Two ligand-functionalized Pb(II) metal-organic frameworks: structures and catalytic performances

A microporous Pb(II) metal-organic framework (MOF) [PbL2]center dot 2DMF center dot 6H(2)O (1) has been assembled from a N-oxide and amide doubly functionalized ligand HL (= N-(4-carboxyphenyl)isonicotinamide 1-oxide). Complex 1 features a three-dimensional (3D) framework possessing one-dimensional (1D) rhombic channels with dimensions of 13 x 13 angstrom(2). The 3D framework is built up from 1D PbO2 chains that link ligands in parallel fashion to construct single-wall channels. When recrystallizing 1 in a DMSO-DMF mixture (3 : 5 v/v), a new coordination polymer, [PbL2]center dot DMF center dot 2H(2)O (2), was obtained. Complex 2 is also a 3D framework containing 1D rectangular channels, but the channel dimensions become reduced in size to 13 x 8 angstrom(2) due to reorganization of the Pb(II) coordination environment.
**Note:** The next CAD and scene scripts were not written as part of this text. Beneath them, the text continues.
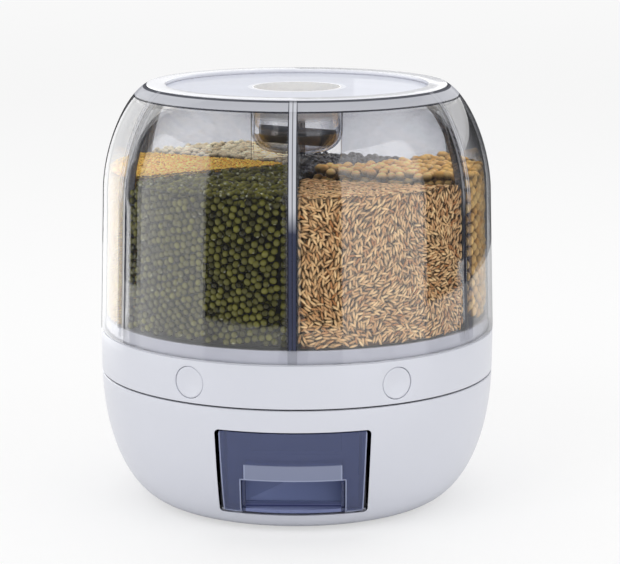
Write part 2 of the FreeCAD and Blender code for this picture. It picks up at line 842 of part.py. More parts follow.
# Drawer
def drawer_box():
    bottom = opening_bottom + runner_height + easy_fit
    top = opening_top - drawer_top_gap - drawer_rim_drop
    skin = bowl(drawer_front_inset, base_height)
    behind = bowl(drawer_front_inset + drawer_front_wall, base_height)
    floor = bottom + drawer_wall
    outline = opening_outline(drawer_side_gap, drawer_bottom_gap, drawer_top_gap, drawer_corner)
    front = skin.cut(behind).common(outline)
    tub = block(drawer_width, drawer_back, drum_radius, bottom, top)
    tub = tub.cut(block(drawer_width - 2 * drawer_wall, drawer_back + drawer_wall, drum_radius,
                        floor, top + over))
    pocket = block(pocket_width + 2 * drawer_wall, pocket_back - drawer_wall, drum_radius,
                   bottom, pocket_top + drawer_wall)
    shape = joined(front, tub.common(behind), pocket.common(behind))
    finger_room = block(pocket_width, pocket_back, drum_radius, floor, pocket_top)
    sill = block(pocket_width, pocket_back, pocket_back + pocket_sill_depth, floor, floor + pocket_sill)
    shape = shape.cut(finger_room.common(behind).cut(sill))
    notch = block(notch_width, pocket_back, drum_radius, floor, notch_top).common(skin)
    lip = block(notch_width, pocket_back, drum_radius, 0, floor + over).common(skin)
    lip = lip.cut(bowl(drawer_front_inset + notch_lip_step, base_height))
    return shape.cut([notch.cut(behind), lip]).removeSplitter()


def parts():
    """Every piece with its name."""
    made = {
        "base_shell": base_shell(),
        "base_deck": base_deck(),
        "drawer_bay": drawer_bay(),
        "bay_screws": bay_screws(),
        "deck_screws": deck_screws(),
        "spindle": spindle(),
        "spindle_washer": spindle_washer(),
        "spindle_nut": spindle_nut(),
        "ball_cage": ball_cage(),
        "bearing_balls": bearing_balls(),
        "outlet_plate": outlet_plate(),
        "chassis_screws": chassis_screws(),
        "collar": collar(),
        "drum_floor": drum_floor(),
        "hopper_ridges": hopper_ridges(),
        "hub_bush": hub_bush(),
        "shell_gasket": shell_gasket(),
        "bin_shell": bin_shell(),
        "divider_star": divider_star(),
        "lid_rim": lid_rim(),
        "lid_panel": lid_panel(),
        "lid_grip": lid_grip(),
        "lid_seal": lid_seal(),
        "drawer_box": drawer_box(),
    }
    for name, angle in foot_angles.items():
        made["foot_" + name] = rubber_foot(angle)
    for number, angle in enumerate(gate_angles, start=1):
        made[f"button_{number}"] = button(angle)
        made[f"gate_slider_{number}"] = gate_slider(angle)
        made[f"gate_spring_{number}"] = gate_spring(angle)
    return made


os.makedirs("parts", exist_ok=True)
for name, shape in parts().items():
    print(f"{name}: {len(shape.Solids)} solids, volume {shape.Volume / 1000:.1f} cm3,",
          "valid" if shape.isValid() else "NOT VALID")
    shape.exportStep(f"parts/{name}.step")
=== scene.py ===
"""Dresses the rotating dry food dispenser: finishes, clear plastics, the food in its drum and the studio."""

from __future__ import annotations

import logging
import math
from dataclasses import dataclass, field
from enum import Enum
from functools import cached_property, reduce

import bmesh
import bpy
import numpy as np
from mathutils import Matrix, Vector

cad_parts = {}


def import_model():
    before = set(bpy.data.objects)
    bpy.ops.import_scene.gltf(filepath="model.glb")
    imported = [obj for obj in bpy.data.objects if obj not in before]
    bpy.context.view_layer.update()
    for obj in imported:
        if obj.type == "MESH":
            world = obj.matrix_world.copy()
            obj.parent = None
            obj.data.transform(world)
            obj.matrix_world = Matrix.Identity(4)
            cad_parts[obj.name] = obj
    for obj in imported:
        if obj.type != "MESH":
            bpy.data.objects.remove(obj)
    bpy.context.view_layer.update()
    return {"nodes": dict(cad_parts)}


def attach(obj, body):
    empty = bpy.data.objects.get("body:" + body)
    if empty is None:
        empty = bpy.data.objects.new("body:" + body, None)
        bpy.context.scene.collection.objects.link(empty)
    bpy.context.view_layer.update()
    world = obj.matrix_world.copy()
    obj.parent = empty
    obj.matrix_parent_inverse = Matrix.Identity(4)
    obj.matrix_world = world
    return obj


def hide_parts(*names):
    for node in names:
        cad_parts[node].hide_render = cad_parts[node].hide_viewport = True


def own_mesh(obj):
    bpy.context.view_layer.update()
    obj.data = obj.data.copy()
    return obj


LOG = logging.getLogger("dispenser")
MM = 0.001
HAIR = 0.0002  # How far a painted edge takes to fade, in metres.

Spot = tuple[float, float, float]
Colour = Spot
Socket = bpy.types.NodeSocket
Term = float | Socket
Coats = list[tuple[Socket, Colour | Socket]]
Layer = tuple[np.ndarray, np.ndarray, np.ndarray]


def screen(red: int, green: int, blue: int) -> Colour:
    """Turns a colour of 0 to 255, as a screen shows it, into the linear one that shaders take."""
    return tuple(((c / 255 + 0.055) / 1.055) ** 2.4 if c > 10 else c / 255 / 12.92 for c in (red, green, blue))


def scaled(colour: Colour, share: float) -> Colour:
    """Makes a colour lighter or darker by a factor, at most white."""
    return tuple(min(1.0, c * share) for c in colour)


def bay_azimuth(number: int) -> float:
    """Gives the azimuth of a compartment's middle, in radians from the front towards +X."""
    return math.radians(60 * number - 30)


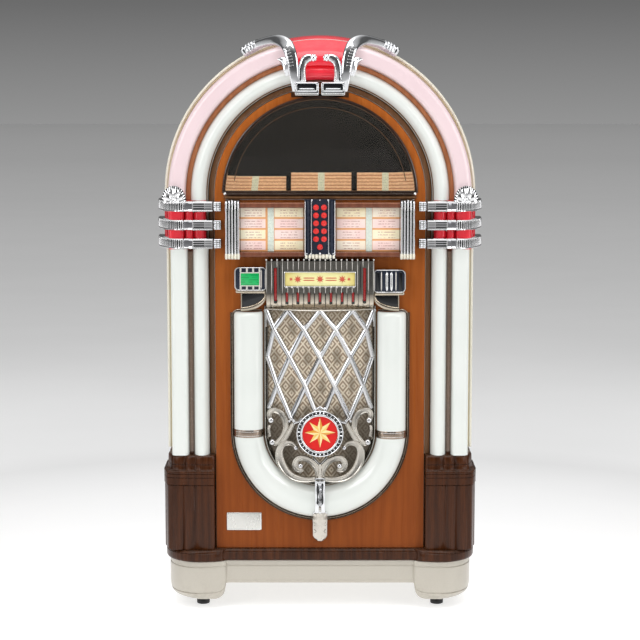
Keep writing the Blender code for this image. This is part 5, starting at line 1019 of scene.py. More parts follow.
def crown_strap(side):
    """The long strap, notched near its end, with ribs across it and lines along its flank."""
    line = crown_line(side, 150, (0.0612, 0.0636, 0.0668, 0.0695, 0.0735, 0.0792, 0.0868, 0.0985, 0.116,
                                  0.143, 0.169, 0.1905, 0.2028),
                      (-0.318, -0.3225, -0.3245, -0.3235, -0.321, -0.3165, -0.308, -0.293, -0.267, -0.236,
                       -0.214, -0.201, -0.195),
                      (1.376, 1.398, 1.42, 1.442, 1.465, 1.483, 1.4965, 1.505, 1.5090, 1.5050, 1.4962,
                       1.4855, 1.4775))
    at = steps(0, 1, 150)
    width = np.interp(at, [0, 0.12, 0.3, 0.42, 0.52, 0.62, 0.8, 0.9, 1],
                      [0.021, 0.025, 0.032, 0.0335, 0.0305, 0.026, 0.0245, 0.028, 0.026])
    depth = np.interp(at, [0, 0.12, 0.3, 0.42, 0.55, 0.75, 1],
                      [0.013, 0.0155, 0.0185, 0.02, 0.027, 0.031, 0.026])
    notch = 1 + (at > 0.83) * (at < 0.985) * np.clip(np.sin(at * 2 * PI * 29) * 3, -1, 1) * 0.09
    parts = [bar(line, width * notch, depth * notch, boxed(30, 0.62), 0.003)]

    forward = np.array([0.0, -1.0, 0.0])
    along = unit(np.gradient(line, axis=0))
    over = unit(np.cross(along, forward) * side)
    flank = np.cross(over, along) * -side * (depth * 0.46)[:, None]
    for start, stop, share, wide, deep, paint in ((14, 120, -0.3, 0.0034, 0.0034, 3),
                                                  (26, 120, -0.12, 0.0052, 0.0030, 1),
                                                  (78, 122, 0.12, 0.0052, 0.0030, 1)):
        lie = line + over * (width * share)[:, None] + flank
        parts.append(bar(lie[start:stop], wide, deep, 8, 0.004, paint))
    share = steps(-0.06, 0.4, 7)[:, None] * side
    bulge = (1 - (2 * np.abs(share)) ** 3.2) ** (1 / 3.2)
    for spot in range(32, 72, 2):
        across = np.cross(unit(line[spot + 1] - line[spot - 1]), forward)
        rib = line[spot] + share * width[spot] * across + bulge * depth[spot] / 2 * forward
        parts.append(bar(rib, 0.0026, 0.0034, 6, 0.001, 3 if spot % 4 else 1))
    return parts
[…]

The PbO2 chains in 2 are reformed to link ligands in a double-wall fashion, significantly reducing the channel size. Even though, the guest exchange study indicates that the DMF molecules in 2 could be replaced with benzene molecules when immersing in benzene solvent, showing single-crystal-to-single-crystal (SC-SC) guest exchange in the solid state and leading to a daughter crystal [PbL2]center dot 0.5C(6)H(6)center dot 2H(2)O (2'). Desolvated 1 and 2 display preferential adsorption behaviors of water vapour over CO2 due to the hydrophilic nature of the channels and the strong host-guest interactions. Catalytic tests indicate that desolvated 1 and 2 have size-selective catalytic activity towards the Knoevenagel condensation reaction.